Pipelines
Pipelines connect stages into a Directed Acyclic Graph (DAG). They define the flow of data: outputs from one stage become inputs for the next.
Defining a Pipeline
Pipelines are defined using the repx.mkPipe function. This function takes an attribute set where each key is a stage name and each value is a stage instantiation.
pipeline.nix:
{ repx }:
repx.mkPipe rec {
# 1. Instantiate the producer
producer = repx.callStage ./stages/producer.nix [ ];
# 2. Instantiate the consumer, depending on producer
consumer = repx.callStage ./stages/consumer.nix [
producer
];
}
Dependency Injection
Dependencies are passed as the second argument to repx.callStage. RepX supports two ways to map outputs to inputs.
1. Implicit Mapping (Name Matching)
If you pass a stage object directly, RepX attempts to match output names to input names automatically.
- Producer Output:
data.csv - Consumer Input:
data.csv
consumer = repx.callStage ./consumer.nix [ producer ];
If the names match, the link is created. If they don't match, the build will fail with a clear error message.
2. Explicit Mapping
If the names differ, use a list to define the mapping explicitly: [ stage source_output target_input ].
- Producer Output:
raw_data - Consumer Input:
input_file
consumer = repx.callStage ./consumer.nix [
[ producer "raw_data" "input_file" ]
];
Inter-Run Dependencies (The "First Stage" Rule)
A RepX Lab often consists of multiple Runs (e.g., a simulation run and an analysis run). The analysis run depends on the simulation run.

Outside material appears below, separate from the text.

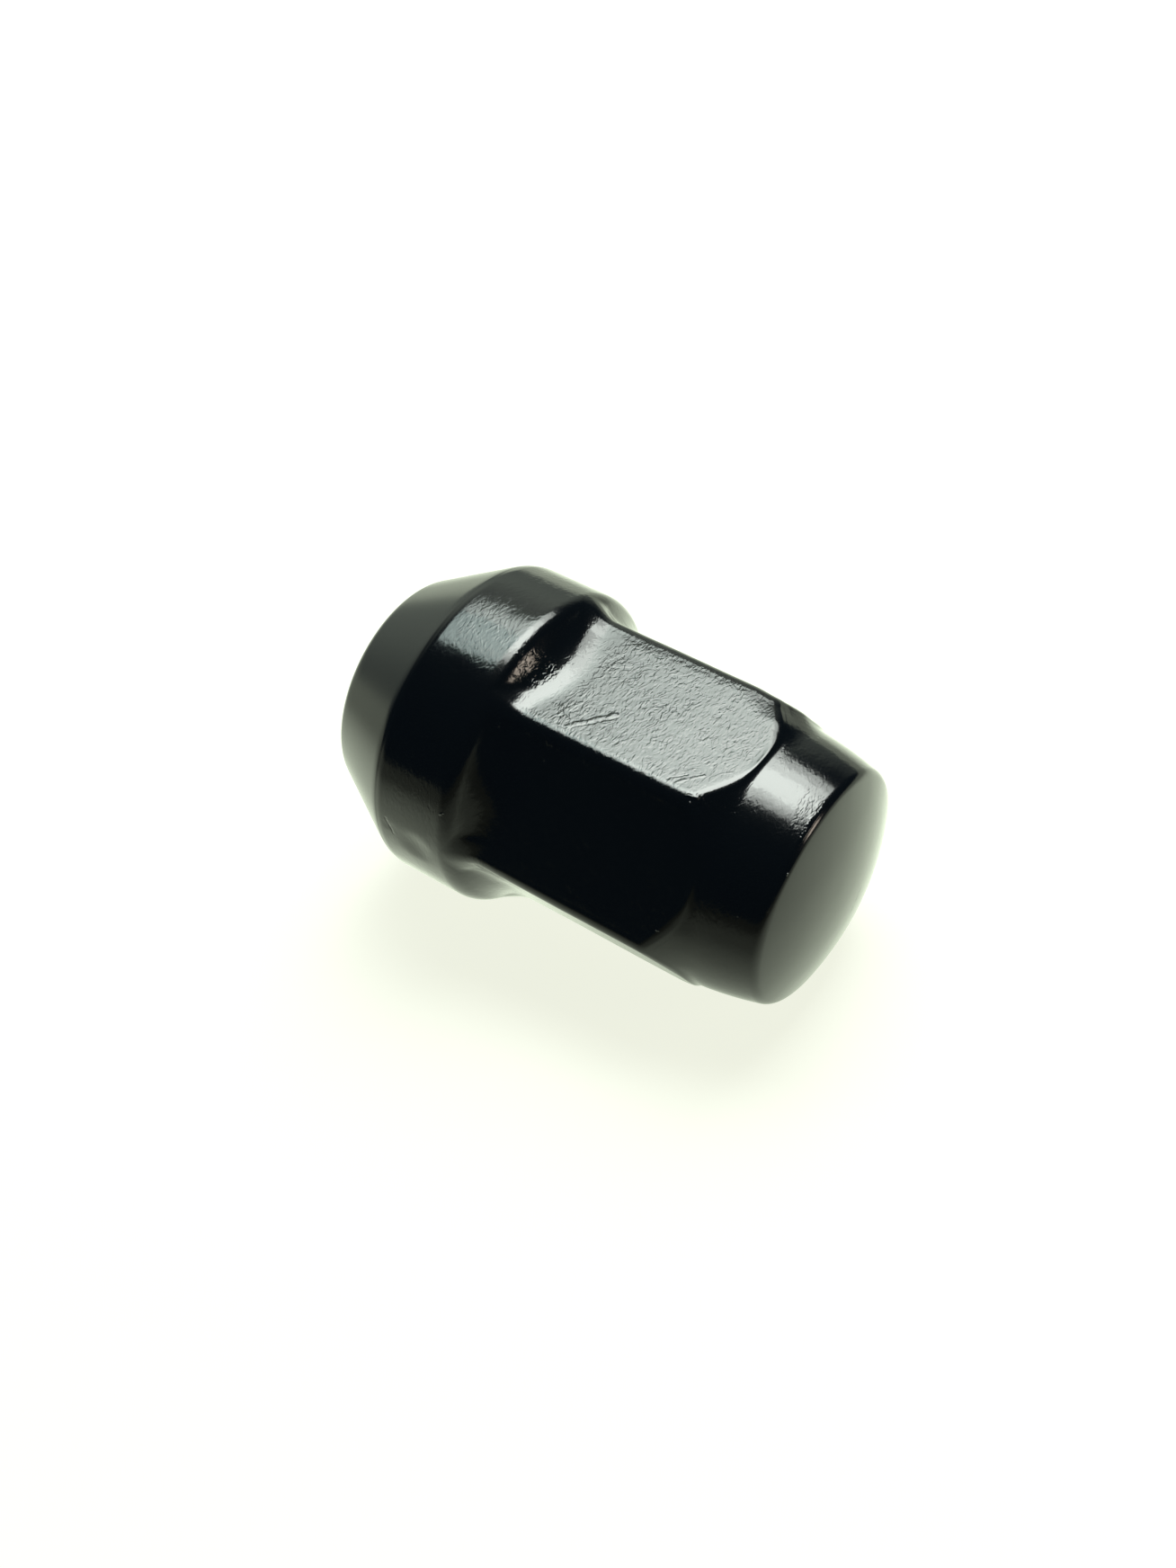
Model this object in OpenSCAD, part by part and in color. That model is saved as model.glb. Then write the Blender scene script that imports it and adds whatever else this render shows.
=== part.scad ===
// Closed wheel nut, forged in one piece: conical seat, bulge collar, hexagon, tapered crown
// with a domed end, and a blind threaded bore. It lies on a hexagon flat and on its collar.

/* [Hexagon] */
// Width across flats
hex_af = 19; // [18:0.1:20.5]
// Rounding along the six corners
corner_round = 0.85; // [0.4:0.05:1.6]

/* [Seat and collar] */
// Full angle of the conical seat
seat_angle = 60; // [50:1:75]
// Outer diameter at the mouth
mouth_d = 16; // [15:0.1:17.5]
// Diameter of the bulge collar
collar_d = 23.4; // [22.6:0.1:25]
// Length of the collar's straight band
collar_band = 5.2; // [3:0.1:8]
// Rounding of the edge between seat and collar
seat_edge_round = 0.7; // [0.3:0.1:1.2]
// Small bevel on the mouth's outer edge
mouth_bevel = 0.3; // [0.1:0.05:0.6]

/* [Scoops behind the collar] */
// Convex rounding of the collar's shoulder
shoulder_round = 1.5; // [0.8:0.1:2.2]
// Concave radius that runs out on the flats
scoop_round = 4.4; // [2:0.1:6]
// Steepest slope of the wall between the two roundings
wall_angle = 50.3; // [40:0.1:56]

/* [Crown] */
// Overall length from mouth to the top of the dome
nut_l = 36.5; // [35:0.1:40]
// Where the crown bevel starts on the hexagon's corners
bevel_z = 27.6; // [26:0.1:28.5]
// Slope of the crown bevel against the axis
bevel_angle = 32; // [26:1:40]
// Diameter where the bevel meets the neck
neck_d = 18.8; // [18:0.1:18.9]
// Slope of the neck against the axis
neck_taper = 10.8; // [6:0.2:14]
// Rounding between neck and domed end
end_round = 0.9; // [0.4:0.1:2]
// Radius of the domed end
dome_r = 21; // [16:0.5:40]

/* [Thread] */
// Nominal thread diameter
thread_d = 12; // [12:0.5:12.5]
// Thread pitch
thread_pitch = 1.5; // [1:0.25:1.75]
// Depth of the threaded bore's full width
bore_depth = 28; // [20:0.5:29]
// Angle of the drill point at the bore's blind end
drill_angle = 118; // [90:1:140]

/* [Hidden] */
$fn = 128;

hex_r = hex_af / 2;
mouth_r = mouth_d / 2;
collar_r = collar_d / 2;
neck_r = neck_d / 2;

// An internal thread is cut from a drilled hole of about its own minor diameter
bore_r = (thread_d - thread_pitch) / 2;
countersink_r = thread_d / 2 + 0.3;

// The scoop's root lies a hair inside the flats, so that it runs out on them at a small angle
root_sink = 0.06;
root_r = hex_r - root_sink;

// Seat and collar along the axis, from the mouth at zero
seat_l = (collar_r - mouth_r) / tan(seat_angle / 2);
shoulder_z = seat_l + collar_band;
seat_edge_z = seat_l + seat_edge_round * tan(seat_angle / 4);

// Centres of the shoulder's and the scoop's roundings, as [radius, height]
shoulder_c = [collar_r - shoulder_round, shoulder_z];
scoop_dr = root_r + scoop_round - shoulder_c.x;
// The wall stays a little flatter than the slope at which the two roundings would touch
wall = min(wall_angle, acos(scoop_dr / (shoulder_round + scoop_round)) - 1);
scoop_dz = (shoulder_round + scoop_round - scoop_dr * cos(wall)) / sin(wall);
scoop_c = [root_r + scoop_round, shoulder_z + scoop_dz];

// Corner radius of the rounded hexagon, and where the bevel reaches the flats' middle and the neck
corner_c = (hex_r - corner_round) / cos(30);
corner_r = corner_c + corner_round;
flat_end_z = bevel_z + (corner_r - hex_r) / tan(bevel_angle);
neck_z = bevel_z + (corner_r - neck_r) / tan(bevel_angle);

// Rounding between neck and dome: its centre is end_round inside the neck's line and the dome
dome_z = nut_l - dome_r;
end_reach = dome_r - end_round;
neck_normal = [cos(neck_taper), sin(neck_taper)];
neck_along = [-sin(neck_taper), cos(neck_taper)];
end_line = [neck_r, neck_z] - end_round * neck_normal - [0, dome_z];
end_b = end_line * neck_along;
end_t = -end_b + sqrt(end_b * end_b - end_line * end_line + end_reach * end_reach);
end_c = [0, dome_z] + end_line + end_t * neck_along;
dome_slope = asin(end_c.x / end_reach);

// Rest: a line touches the shoulder's rounding and the crown-side end of the lower flat
rest_run = flat_end_z - shoulder_z;
rest_drop = shoulder_c.x - hex_r;
rest_lean = atan(rest_drop / rest_run) + asin(shoulder_round / norm([rest_run, rest_drop]));
rest_h = hex_r * cos(rest_lean) + flat_end_z * sin(rest_lean);
mouth_x = -mouth_r * sin(rest_lean);
crown_x = dome_z * cos(rest_lean) + dome_r;

function on_circle(c, r, a) = c + r * [cos(a), sin(a)];

// A disc of a section, at a centre given as [radius, height]
module disc(c, r) {
    translate(c) circle(r);
}

// Half section of seat, collar and scoop
module collar_section() {
    seat_slope = seat_angle / 2;
    seat_edge_c = [collar_r - seat_edge_round, seat_edge_z];
    difference() {
        union() {
            polygon([
                [0, 0],
                [mouth_r - mouth_bevel, 0],
                [mouth_r + mouth_bevel * tan(seat_slope), mouth_bevel],
                on_circle(seat_edge_c, seat_edge_round, -seat_slope),
                [collar_r, seat_edge_z],
                [collar_r, shoulder_z],
                on_circle(shoulder_c, shoulder_round, wall),
                on_circle(scoop_c, -scoop_round, wall),
                [root_r, scoop_c.y],
                [root_r, scoop_c.y + 1],
                [0, scoop_c.y + 1],
            ]);
            disc(seat_edge_c, seat_edge_round);
            disc(shoulder_c, shoulder_round);
        }
        disc(scoop_c, scoop_round);
    }
}

// Half section that trims the hexagon to bevel, neck, rounding and dome
module crown_section() {
    below = 20;
    dome_edge = on_circle([0, dome_z], dome_r, 90 - dome_slope);
    polygon([
        [0, bevel_z - below],
        [corner_r + below * tan(bevel_angle), bevel_z - below],
        [neck_r, neck_z],
        on_circle(end_c, end_round, neck_taper),
        dome_edge,
        [0, dome_edge.y],
    ]);
    disc(end_c, end_round);
    intersection() {
        disc([0, dome_z], dome_r);
        translate([0, dome_edge.y]) square([dome_edge.x, dome_r]);
    }
}

// Hexagon with rounded corners, one flat towards +X
module hexagon() {
    polygon([for (k = [0:5], side = [-1, 1])
        on_circle(on_circle([0, 0], corner_c, 60 * k + 30), corner_round, 60 * k + 30 + side * 30)]);
    for (k = [0:5]) disc(on_circle([0, 0], corner_c, 60 * k + 30), corner_round);
}

// Blind bore with a countersunk mouth and a drill point
module bore() {
    point_l = bore_r / tan(drill_angle / 2);
    sink = countersink_r - bore_r;
    rotate_extrude() polygon([
        [0, -1],
        [countersink_r + 1, -1],
        [bore_r, sink],
        [bore_r, bore_depth],
        [0, bore_depth + point_l],
    ]);
}

// The nut upright: mouth at zero, crown up
module upright_nut() {
    hexagon_z = seat_l;
    difference() {
        union() {
            rotate_extrude() collar_section();
            intersection() {
                translate([0, 0, hexagon_z]) linear_extrude(nut_l) hexagon();
                rotate_extrude() crown_section();
            }
        }
        bore();
    }
}

// The nut as it lies, leaning from its collar down to the crown-side end of the lower flat
module nut_body() {
    color("#181a1b")
        translate([-(mouth_x + crown_x) / 2, 0, rest_h])
            rotate([0, 90 + rest_lean, 0])
                upright_nut();
}

nut_body();
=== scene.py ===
import math

import bpy
import numpy as np
from mathutils import Matrix, Vector, noise


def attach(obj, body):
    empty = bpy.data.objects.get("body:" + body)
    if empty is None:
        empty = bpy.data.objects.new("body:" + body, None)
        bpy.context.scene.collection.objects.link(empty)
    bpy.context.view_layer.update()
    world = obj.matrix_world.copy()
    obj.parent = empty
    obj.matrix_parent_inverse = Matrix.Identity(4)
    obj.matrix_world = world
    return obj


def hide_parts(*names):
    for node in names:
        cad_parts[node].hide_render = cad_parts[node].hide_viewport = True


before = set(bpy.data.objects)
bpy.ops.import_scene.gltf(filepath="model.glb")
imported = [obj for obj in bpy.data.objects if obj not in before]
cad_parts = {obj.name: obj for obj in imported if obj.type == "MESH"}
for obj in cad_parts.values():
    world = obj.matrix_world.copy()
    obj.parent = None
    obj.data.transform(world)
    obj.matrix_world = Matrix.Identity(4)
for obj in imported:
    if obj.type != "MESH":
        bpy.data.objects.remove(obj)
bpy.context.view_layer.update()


# Nut body
# A closed wheel nut, upset and forged in one piece from steel bar, with a machined conical seat
# and a blind tapped bore, under a baked black coat. The section is drawn point by point, spun
# round the axis, and the six flats are then pressed into the blank between scoop and crown.

# Lengths are in mm, slopes in degrees, and a point of the section is (radius, height above the mouth).
MM = 0.001
HEX_R = 9.5                                # half the width across flats
CORNER_ROUND, WORN_ROUND = 0.85, 1.3       # the two corners of the upper flat are rounder
CORNER_R = (HEX_R - CORNER_ROUND) / math.cos(math.radians(30)) + CORNER_ROUND
MOUTH_R, COLLAR_R = 8.0, 11.7
SEAT_START, SEAT_END = (8.30, 0.52), (11.25, 5.631)
SEAT_WAY = (0.5, 0.866)                    # the seat leans out by 30 degrees
BAND_START, SHOULDER = 6.90, 11.6086       # the collar's straight band lies between these heights
SHOULDER_ROUND, SCOOP_ROUND = 1.5, 4.4
SCOOP_CENTRE = (13.84, SHOULDER + 4.6463)
WALL = 50.3                                # slope of the wall between shoulder and scoop
BEVEL_START, BEVEL = 27.6, 32              # the bevel's height on the corners, and its slope
NECK_START, TAPER = (9.4, 29.9015), 10.8
RIM_CENTRE, RIM_ROUND = (7.68831, 34.0715), 0.9
DOME_R, DOME_EDGE = 21.0, 22.4888          # the dome's slope at its edge
NUT_LENGTH = 36.5
BORE_R, THREAD_R, SINK_R = 5.25, 6.0, 6.3
BORE_DEPTH, DRILL_ANGLE = 28.0, 118
THREAD_END, CUT_END = 25.9, 26.7           # the tap's cut runs out between these heights
COLUMNS = 432                              # round the nut, twelve half sectors of 36
CORNER_COLUMNS = 8                         # of each half sector, on the rounded corner


def arc(centre, radius, start, end, count):
    """Points (radius, height) on a circle of the section, angles in degrees from outwards to the crown."""
    return [
        (centre[0] + radius * math.cos(math.radians(a)), centre[1] + radius * math.sin(math.radians(a)))
        for a in np.linspace(start, end, count)
    ]


def run(start, end, count):
    """Points on a straight line of the section, without its ends."""
    s, e = np.array(start), np.array(end)
    return [tuple(s + (e - s) * t) for t in np.linspace(0, 1, count + 2)[1:-1]]


def blend(start, start_way, end, end_way, pull, count):
    """Points on a smooth curve that leaves start along start_way and comes in to end along end_way."""
    p0, p3 = np.array(start), np.array(end)
    p1, p2 = p0 + np.array(start_way) * pull, p3 - np.array(end_way) * pull
    return [
        tuple((1 - t) ** 3 * p0 + 3 * t * (1 - t) ** 2 * p1 + 3 * t * t * (1 - t) * p2 + t ** 3 * p3)
        for t in np.linspace(0, 1, count)
    ]


def inwards(slope):
    """The way along the crown's side where it leans in by a slope, in radians."""
    return -math.sin(slope), math.cos(slope)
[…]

If a stage is the first stage in a pipeline (i.e., it has no dependencies on other stages within the same pipeline), it acts as the bridge for Inter-Run Dependencies.
Mandatory Inputs
If your Run depends on another Run (e.g., analysis depends on simulation), the first stage of analysis MUST declare specific inputs to receive that data.
- Metadata Input:
metadata__<RunName>- Receives the path to the metadata of the upstream run.
- Base Store Input:
store__base(If using shared storage)- Receives the base path of the artifact store.
Example: Analysis Pipeline
# This stage is the first in the analysis pipeline.
# It depends on the 'simulation' run.
{ pkgs }:
{
pname = "analyzer";
inputs = {
# REQUIRED: Receive metadata from the 'simulation' run
"metadata__simulation" = "";
# REQUIRED: Receive the base store path
"store__base" = "";
};
outputs = { "report.pdf" = "$out/report.pdf"; };
run = { inputs, ... }: ''
# Use the repx-py library to query the simulation results
python3 analyze.py \
--meta "${inputs.metadata__simulation}" \
--store "${inputs.store__base}"
'';
}
Visualization
You can visualize the connections in your pipeline using the CLI:
repx viz --lab ./result
This generates a graph showing how data flows through your stages, which is invaluable for debugging complex topologies.